Fortunately, it's not much talked about at the Federal level. Unfortunately, at the state level, generally due to constitutional balanced budget provisions and declining tax revenues, it's what's being implemented!

Quote:
Originally Posted by Civicsman View Post
This moves "Spending our Way Out" up to #1. I think you'd get some agreement on this board that this should be #1. However, consider that there has already been a real cost of TRILLIONS of dollars in net worth in the US due to the fall of confidence. There could be much more. Is it it worth spending some money to prevent those real losses? Consider also the loss in tax dollars and the increased outflow in public assistance. In addition, the time cost of money makes spending in today's dollars relatively cheap to repay tomorrow. At a modest 3% rate of inflation, $1 today becomes $0.50 in 20 years, and that doesn't consider increases in the GDP.

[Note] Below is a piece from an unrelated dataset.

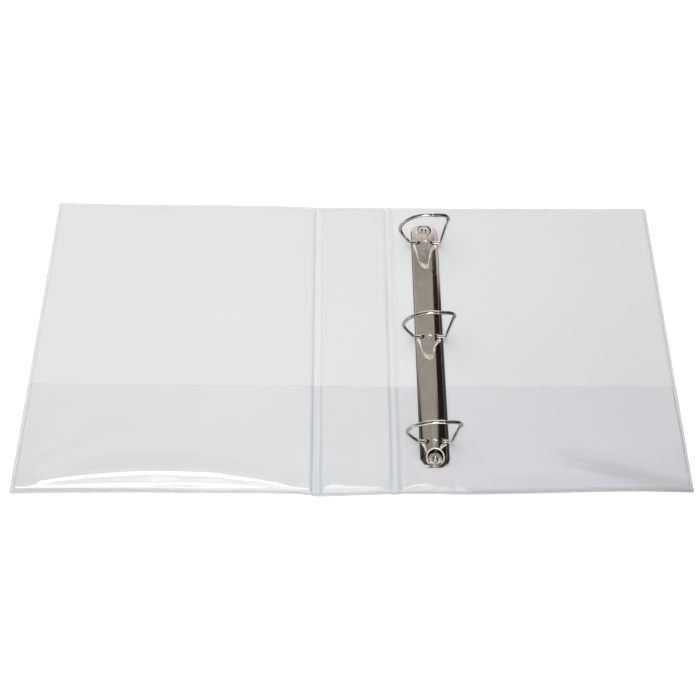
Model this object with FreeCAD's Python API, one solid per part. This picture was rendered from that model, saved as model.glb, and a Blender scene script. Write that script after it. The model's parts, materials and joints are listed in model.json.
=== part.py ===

Will spending work? I don't know. Nobody knows. As you say, Bob, there's no sure thing here. However, I believe there is technology and infrastructure spending that will 1. Pump cash into the economy and help restore confidence by demonstrating that somebody is working to fix the mess, and will keep working until it's fixed, and 2. Fix damaged infrastructure that we desperately need for productivity, but is easy to ignore on any given day (roads, power transmission, etc) and 3. Fund technologies that are most likely to provide economic leadership for the US in the future. Clean power, supercooled transmission lines <(FYI Karl, this is not scifi), and hydrogen fuel, just for instance.

Spending on stuff like that yields a payoff for the US, no matter what.

"Do nothing" seems to be the mantra of some here, but I fully agree with you Bob that it's darned close to the top of the "likely to cause a disaster" list.
Spending on roads is an investment, so long as it's not frivolous (e.g. bridges to nowhere). Spending on alternatives to roads, is an even better investment.

I'm not sure to what extent supercooled transmission lines, specifically, are a WISE investment. To be sure of that, you need a cost/benefit analysis, on a case-by-case basis.

But it's definitely NOT science fiction. Existing high-power transmission techniques are amazingly complicated. I tried (but failed) to locate a piece written a number of years back by a friend who watched the power company rebuild a high-power underground line, with all the complications of oil temperature monitoring, pressurization, and trying not to blow it up. Supercooled transmission lines can potentially be combined with hydrogen transport, and the economic picture changes if we have significant hydrogen usage.

But it doesn't matter -- it's not the choice of technology that is important, it's supplying enough capacity in the right places to manage load and make efficient use of available power sources (such as excess capacity in one time zone needed in another, or from rural wind or solar sources to urban consumption).

The problem comes in pure consumptive spending. Bailouts of companies with flawed business models. Unemployment benefits aren't nearly as good for the economy as retraining.